MDA planned to award an RKV production contract for Lot 1 and long-lead materials for Lot 2 after the major design review and before the flight test designated CTV-03+ scheduled for the first quarter of FY ’20. After the flight test, the program planned to award a production contract for Lot 2 and long-lead materials for Lot 3. Then when the RKV program completed the first intercept test in the first quarter of FY ’21, designated FTG-17, MDA planned to award the production contract for the final planned lot, Lot 3.
While MDA tried to accelerate RKV development under MDDE, “the program accepted too much risk and has since experienced development challenges that set the program back likely by over two years and increased the program’s cost by nearly $600 million, according to the agency,” GAO said.
Specifically, MDA accelerated RKV developments by concurrently performing development and production and reducing the number of necessary flight tests to produce and field new RKV-equipped interceptors.
This added to previous RKV development delays that made the program operate “with no schedule margin for any further delays as it approached a critical design review in October 2018.” Thereafter, the program encountered design, systems engineering, quality assurance, and manufacturing issues, resulting in the RKV program postponing the critical design review, the report said.
GAO found the “most significant development issue” in 2018 pertained to the RKV’s planned use of commercial off-the-shelf (COTS) hardware and re-use of Aegis Standard Missile (SM)-3 Block IIA components.
The SM-3 IIA is being developed cooperatively by the U.S. and Japan in the Aegis missile defense system to be used from Aegis-equipped ships or Aegis Ashore sites.
After MDA understood these risks, it implemented a recovery plan trying to minimize adding more risk by prioritizing controlling technical risks over preserving the 2023 fielding goal.

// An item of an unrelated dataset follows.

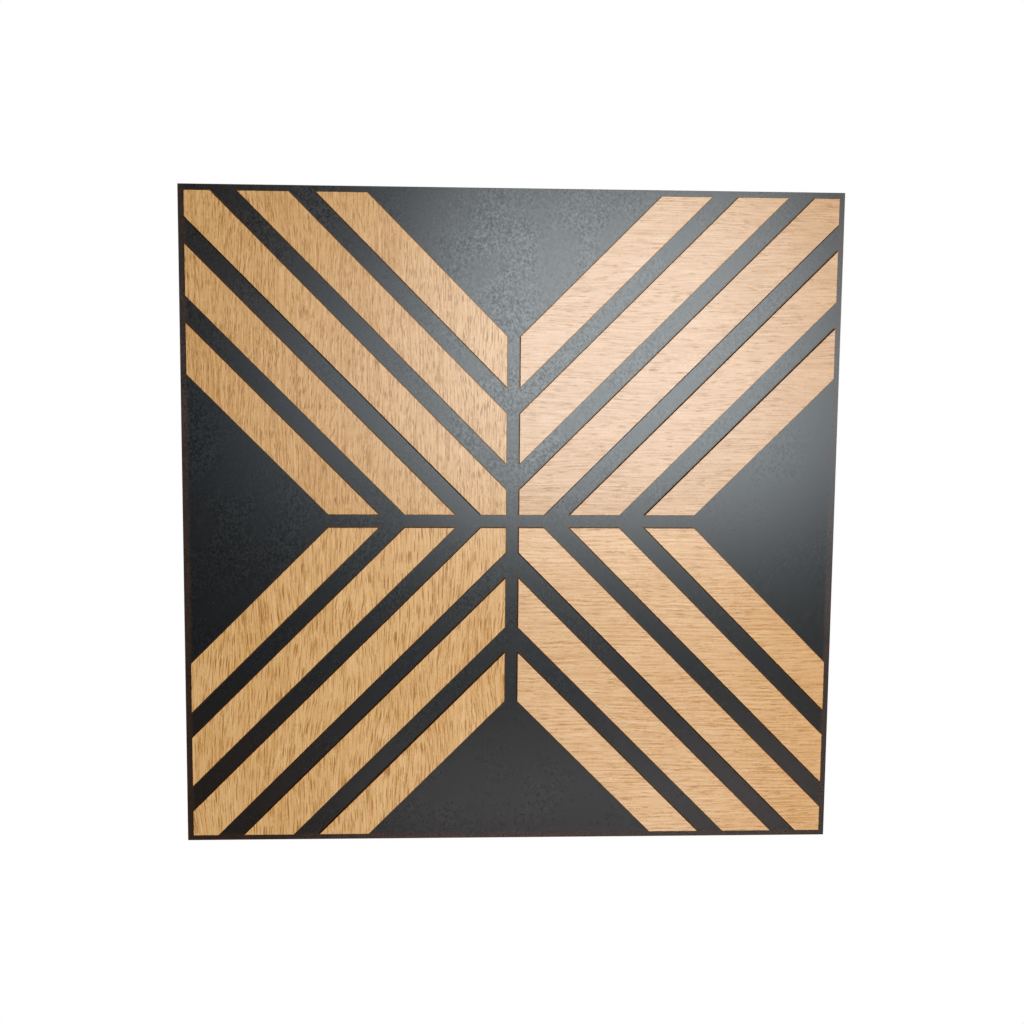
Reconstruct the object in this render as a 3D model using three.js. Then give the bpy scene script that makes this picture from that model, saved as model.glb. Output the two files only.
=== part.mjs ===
import * as THREE from "three";

// Square wall panel: oak-veneered slats glued to a black backing board, in four mirrored fans of
// parallel slats at 45 degrees.
// Millimetres, +Z up. The panel hangs in the XZ plane and faces -Y. The origin is the middle of
// its back face, where it meets the wall.

// Backing board
const panelSide = 500;
const boardThickness = 3;

// Slats
const slatWidth = 27;
const slatThickness = 3;
const slatSpacing = 14; // board left showing between two parallel slats
const slatsBesideDiagonal = 2; // on either side of each quadrant's diagonal slat

// Layout of the slats on the board
const borderWidth = 5; // board left showing around the edge
const crossWidth = 10; // board left showing in the upright and the level band through the centre
const glueFilm = 0.2; // between the board and the back of a slat

const blackLacquer = { color: 0x2b2c2e, roughness: 0.45, metalness: 0 };
const oakVeneer = { color: 0xcda375, roughness: 0.55, metalness: 0 };

const quadrants = [
  { name: "upper_left", right: -1, up: 1 },
  { name: "upper_right", right: 1, up: 1 },
  { name: "lower_left", right: -1, up: -1 },
  { name: "lower_right", right: 1, up: -1 },
];

// The part of a convex outline that lies no further than reach along a unit direction.
function trimmed(outline, direction, reach) {
  const kept = [];
  outline.forEach((corner, i) => {
    const next = outline[(i + 1) % outline.length];
    const over = corner.dot(direction) - reach;
    const nextOver = next.dot(direction) - reach;
    if (over <= 0) kept.push(corner);
    if (over * nextOver < 0) {
      kept.push(corner.clone().lerp(next, over / (over - nextOver)));
    }
  });
  return kept;
}

// One slat's outline in the upper right quadrant, with the panel's centre at (0, 0). Place 0 is
// the slat on the quadrant's diagonal, and positive places lie above it.
function slatOutline(place) {
  const inner = crossWidth / 2;
  const outer = panelSide / 2 - borderWidth;
  const field = [
    new THREE.Vector2(inner, inner),
    new THREE.Vector2(outer, inner),
    new THREE.Vector2(outer, outer),
    new THREE.Vector2(inner, outer),
  ];
  const across = new THREE.Vector2(-1, 1).normalize();
  const centreLine = place * (slatWidth + slatSpacing);
  const belowTop = trimmed(field, across, centreLine + slatWidth / 2);
  return trimmed(belowTop, across.clone().negate(), slatWidth / 2 - centreLine);
}

function backingBoard() {
  const board = new THREE.Mesh(
    new THREE.BoxGeometry(panelSide, panelSide, boardThickness),
    new THREE.MeshStandardMaterial(blackLacquer),
  );
  board.name = "backing_board";
  board.position.z = boardThickness / 2;
  return board;
}

function slat(quadrant, place) {
  const outline = slatOutline(place).map(
    (corner) => new THREE.Vector2(quadrant.right * corner.x, quadrant.up * corner.y),
  );
  const mesh = new THREE.Mesh(
    new THREE.ExtrudeGeometry(new THREE.Shape(outline), {
      depth: slatThickness,
      bevelEnabled: false,
    }),
    new THREE.MeshStandardMaterial(oakVeneer),
  );
  const number = slatsBesideDiagonal - place + 1; // counted from the middle of the top or bottom edge
  mesh.name = `slat_${quadrant.name}_${number}`;
  mesh.position.z = boardThickness + glueFilm;
  return mesh;
}

// Inside the layers group x is to the right, y is up and z counts outwards from the wall.
const layers = new THREE.Group();
layers.rotation.x = Math.PI / 2;
layers.add(backingBoard());
for (const quadrant of quadrants) {
  for (let place = slatsBesideDiagonal; place >= -slatsBesideDiagonal; place -= 1) {
    layers.add(slat(quadrant, place));
  }
}

const panel = new THREE.Group();
panel.add(layers);

export default panel;
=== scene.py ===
import math

import bmesh
import bpy
from mathutils import Matrix, Vector


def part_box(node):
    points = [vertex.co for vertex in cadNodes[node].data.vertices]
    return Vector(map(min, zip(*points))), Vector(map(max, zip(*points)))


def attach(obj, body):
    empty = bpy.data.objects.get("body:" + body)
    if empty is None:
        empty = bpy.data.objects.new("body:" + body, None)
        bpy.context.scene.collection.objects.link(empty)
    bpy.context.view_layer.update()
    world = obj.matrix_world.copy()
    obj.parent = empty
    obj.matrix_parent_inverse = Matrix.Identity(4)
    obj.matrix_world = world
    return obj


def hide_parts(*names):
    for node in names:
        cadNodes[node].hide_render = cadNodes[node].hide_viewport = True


# Square wall panel: oak-veneered slats glued to a black backing board.
# It hangs in the XZ plane and faces -Y. Sizes are metres, unless a name ends in Mm.

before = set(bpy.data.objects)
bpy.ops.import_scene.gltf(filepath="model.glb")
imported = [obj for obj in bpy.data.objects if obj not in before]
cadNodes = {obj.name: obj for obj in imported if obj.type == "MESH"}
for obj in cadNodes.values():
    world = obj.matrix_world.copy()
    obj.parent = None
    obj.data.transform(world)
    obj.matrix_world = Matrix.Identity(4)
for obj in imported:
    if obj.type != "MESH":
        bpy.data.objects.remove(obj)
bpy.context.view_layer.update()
print("frame loaded with", len(cadNodes), "nodes")


# Helpers for shader trees

def addNode(tree, kind, sockets=None, **settings):
    node = tree.nodes.new("ShaderNode" + kind)
    for name, value in settings.items():
        setattr(node, name, value)
    plug(tree, node, sockets or {})
    return node


def plug(tree, node, sockets):
    for socket, value in sockets.items():
        if isinstance(value, bpy.types.NodeSocket):
            tree.links.new(value, node.inputs[socket])
        else:
            node.inputs[socket].default_value = value


def calc(tree, operation, first, second=0.0, third=0.0):
    return addNode(tree, "Math", {0: first, 1: second, 2: third}, operation=operation).outputs[0]


def remap(tree, value, low, high, toLow=0.0, toHigh=1.0):
    sockets = {"Value": value, "From Min": low, "From Max": high, "To Min": toLow, "To Max": toHigh}
    return addNode(tree, "MapRange", sockets, interpolation_type="SMOOTHSTEP").outputs["Result"]


def mixColours(tree, factor, first, second, blend="MIX"):
    # sockets 0, 6 and 7 are the factor and the two colours, and output 2 is the mixed colour
    sockets = {0: factor, 6: first, 7: second}
    return addNode(tree, "Mix", sockets, data_type="RGBA", blend_type=blend).outputs[2]


def stretch(tree, place, sizesMm):
    # a pattern on the result has features of these sizes
    scales = [1000 / size for size in sizesMm]
    return addNode(tree, "VectorMath", {0: place, 1: scales}, operation="MULTIPLY").outputs[0]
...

This resulted in the two-year delay.
The report said by GAO’s review time and before the stop-work order, the RKV recovery plan projected it would conduct the critical design review in early FY ’21, a non-intercept flight test in FY ’22, an intercept test in FY ’23, and start deployment a few months later.
Extending the timeline gave the program more time to source or design new components before moving to testing and production while production decision points remained aligned to the critical design review and flight tests, GAO said.
The report approvingly noted this new plan “placed greater emphasis on addressing technical risks rather than fielding deadlines to determine RKV’s path forward.”
GAO said it has found stabilizing design before making major production commitments and relying on knowledge over deadlines for acquisition decisions at milestones are best practices.
The report also said the GAO repeatedly raised concerns with the RKV using the COTS and SM-3 IIA components and its aggressive schedule. A May 2017 GAO report recommended DoD perform a comprehensive review of RKV, which “could have potentially provided DoD with a better understanding of RKV’s technical and schedule risks.”
GAO now said “even though some of these risks have since manifested, we continue to believe an independent, thorough vetting of RKV’s acquisition risks is necessary, as we previously recommended.”